Your Framework for Action The Possibility Thinking Cycle
Implementing this methodology involves a clear, actionable loop that leaders can embed within their teams. The first step is to sharpen attention. This means actively looking for contradictions, subtle openings, and non-obvious connections within the current environment. It is about training the eye to see beyond the dominant narrative and identify the quiet signals of opportunity.
Once an opening is perceived, the second step is to exercise agency. This is done by asking a simple, powerful question: “What is the smallest, reversible step we can take that will teach us something new?” The key is to act on the answer. This step is not about committing to a massive new strategy but about launching a small probe to learn more about the system.
That small action, in turn, reveals the adjacent possible. Even a minor intervention changes the environment, creating a new reality and, with it, a new set of potential next steps that were not visible before. This outcome is not a side effect of the action; it is the primary purpose of it.

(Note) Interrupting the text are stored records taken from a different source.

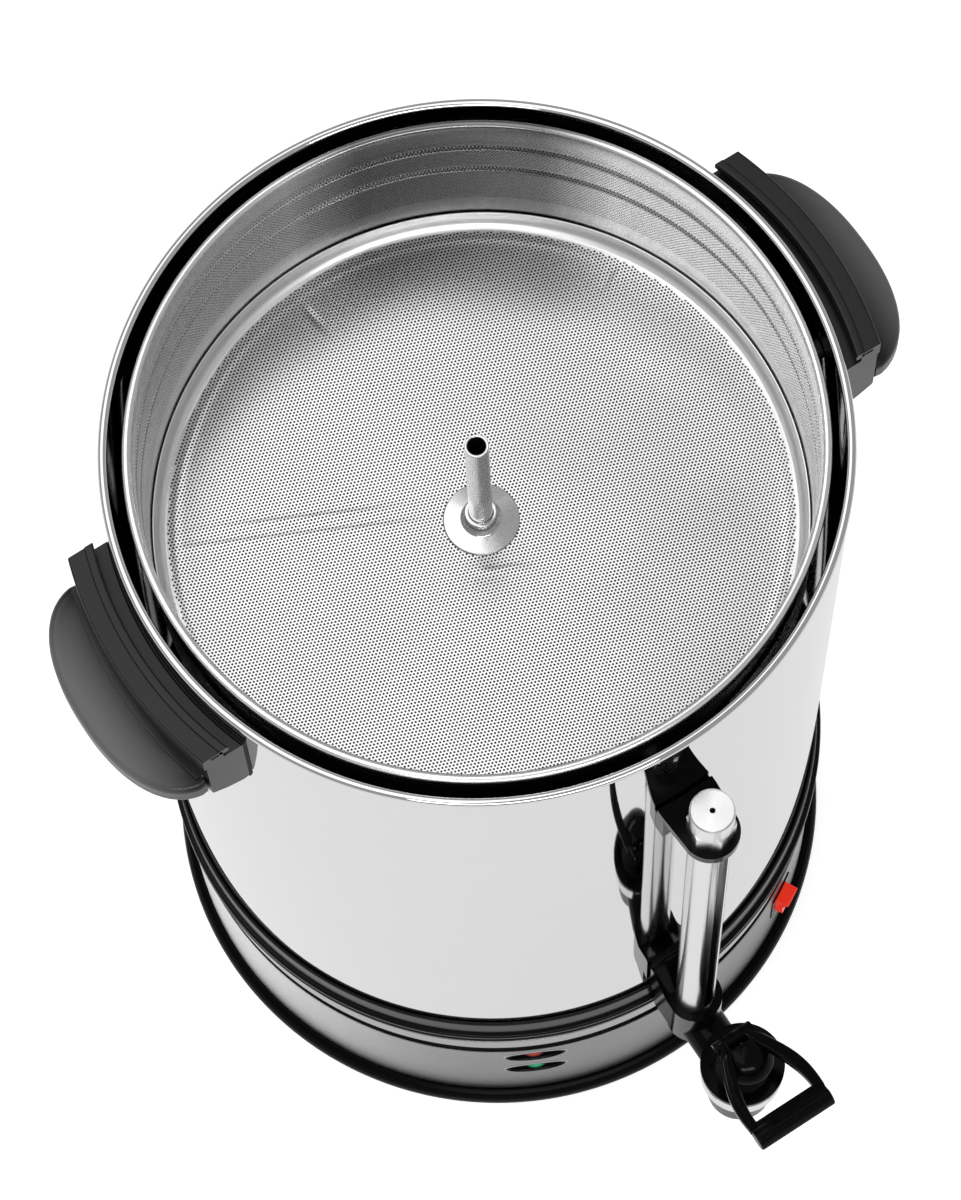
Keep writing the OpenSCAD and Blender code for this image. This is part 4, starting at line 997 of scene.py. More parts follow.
@dataclass
class Base:
    """Collar, trim ring, skirt, standing ring and what is screwed under them."""

    radius: float = 130.0
    foot: float = 9.5
    groove: float = 74.0
    trim: float = 81.0
    collar: float = 91.0
    top: float = 118.0
    rib: float = 3.8
    skirt_out: float = 2.3
    skirt_wall: float = 0.8
    foot_out: float = 7.0
    foot_in: float = 127.9
    shelf_in: float = 116.4
    shelf: tuple[float, float] = (5.2, 8.2)
    copies: tuple[CopyRow, ...] = (
        ("base_plate", "base_plate_set", "urn", "zinc_sheet", 0.2),
        ("anti_slip_pads", "anti_slip_pads_set", "urn", "pad_rubber", 0.4),
        ("tie_rods", "tie_rods_set", "urn", "zinc_rod", 0.3),
        ("tie_rod_nuts", "tie_rod_nuts_set", "urn", "screw_steel", 0.3),
        ("base_screws", "base_screws_set", "urn", "screw_steel", 0.4))

    def collar_profile(self) -> Array:
        """The ribbed collar's section."""
        r, t, p = self.radius, self.top, self.rib
        return rounded([
            [r - 3.5, t - 18], [r + 0.1, t - 18], [r + 0.1, t - 0.5], [r + 0.8, t], [r + 1.6, t - 1.2],
            [r + 2.2, t - 11], [r + 1.5, t - 12], [r + p - 0.5, t - 12.6], [r + p, t - 13.4],
            [r + p, t - 14.8], [r + p - 0.5, t - 15.6], [r + 1.7, t - 16.4], [r + p - 0.5, t - 17.2],
            [r + p, t - 18], [r + p, t - 19.4], [r + p - 0.5, t - 20.2], [r + 1.6, t - 21],
            [r + 1.6, self.collar], [r + 0.5, self.collar], [r + 0.5, self.groove],
            [r + 1.4, self.groove], [r + 1.4, self.groove - 3], [r - 3.5, self.groove - 3]], 0.45)

    def ring_profile(self) -> Array:
        """The bright trim ring's section."""
        r = self.radius
        return rounded([[r + 0.6, self.trim], [r + 2.1, self.trim], [r + 2.1, self.collar - 0.1],
                        [r + 0.6, self.collar - 0.1]], 0.5, 4)

    def skirt_profile(self) -> Array:
        """The skirt's section: a sheet with its top edge eased."""
        r = self.radius + self.skirt_out
        low, high = self.foot - 4, self.groove - 0.1
        return rounded([[r - self.skirt_wall, low], [r, low], [r, high], [r - self.skirt_wall, high]], 0.25)

    def foot_profile(self) -> Array:
        """The standing ring's section."""
        s, f = self.radius + self.skirt_out, self.radius + self.foot_out
        inner, (under, over) = s - self.skirt_wall, self.shelf
        return rounded([
            [self.foot_in, 0], [f - 1.2, 0], [f - 0.3, 1], [f, 2.2], [f, 4.5], [f - 0.6, 6.6],
            [f - 2, self.foot - 1], [s + 0.8, self.foot], [s + 0.1, self.foot], [s + 0.1, self.foot - 4.1],
            [inner - 0.1, self.foot - 4.1], [inner - 0.1, self.foot + 6], [inner - 2, self.foot + 6],
            [inner - 2, over], [self.shelf_in, over], [self.shelf_in, under], [self.foot_in, under]], 0.5)

    def build(self, openings: Sequence[Shape]) -> None:
        """Makes the base's pieces.

        Args:
            openings: cutters for the lamps, the switch and the inlet.
        """
        make("collar_band", lathe(self.collar_profile(), 288), "urn", "black_plastic", ["base_collar"])
        make("trim_band", lathe(self.ring_profile(), 288), "urn", "trim_chrome", ["trim_ring"])
        make("skirt_sheet", lathe(self.skirt_profile(), 360), "urn", "satin_skirt", ["base_skirt"],
             cutters=openings)
        make("standing_ring", lathe(self.foot_profile(), 288), "urn", "foot_plastic", ["foot_ring"])
        dress_copies(self.copies)


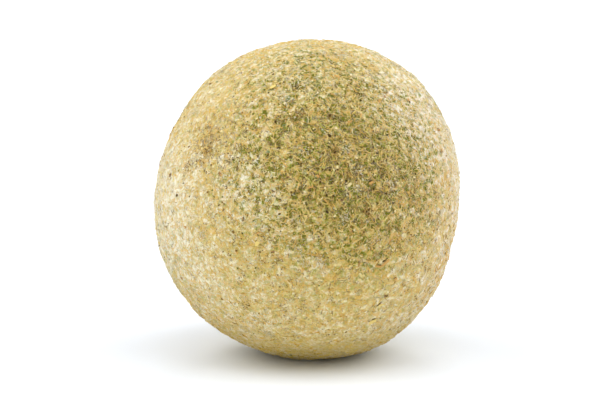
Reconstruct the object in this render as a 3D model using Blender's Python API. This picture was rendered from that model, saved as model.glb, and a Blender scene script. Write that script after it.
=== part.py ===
# A bael fruit as picked: one nearly round, woody-shelled fruit with a scurfy, corky rind and the scar of its
# stalk, lying on its side on a small flat spot. Metres, +Z up. The front, seen first, faces -Y.
# The fruit grew as one piece, so it is one solid: a ball whose radius is worked out for every direction.

import math
import random

import bmesh
import bpy
from mathutils import Matrix, Vector, noise

MM = 0.001

# The body
BODY_RADIUS = 38.4 * MM
FOOT_DROP = 39.0 * MM  # from the body's middle down to the surface that the fruit lies on
FACES_ALONG_EDGE = 22  # the ball starts as 20 large triangles, each split into this many along its edge
SNAP_DISTANCE = 0.02 * MM  # a vertex this near the foot's plane is taken as lying on it
SHORTEST_EDGE = 0.05 * MM
SHARP_ANGLE = math.radians(50)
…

Finally, the cycle restarts. With a new reality to observe, the leader and the team apply their sharpened attention to this new landscape, perceive the next set of possibilities, and continue the dynamic process of discovery through action. This continuous loop of attention and agency is what builds momentum and resilience in the face of uncertainty.
In the final analysis, the organizations that thrived in an era of perpetual change were not necessarily those with the most accurate long-term predictions or the most exhaustive strategic plans. Instead, success belonged to those who cultivated the collective capacity to see what was possible in the here and now and possessed the courage and discipline to act on it, step by incremental step. This shift from prediction to perception, and from grand plans to deliberate probes, defined the next evolution of effective leadership.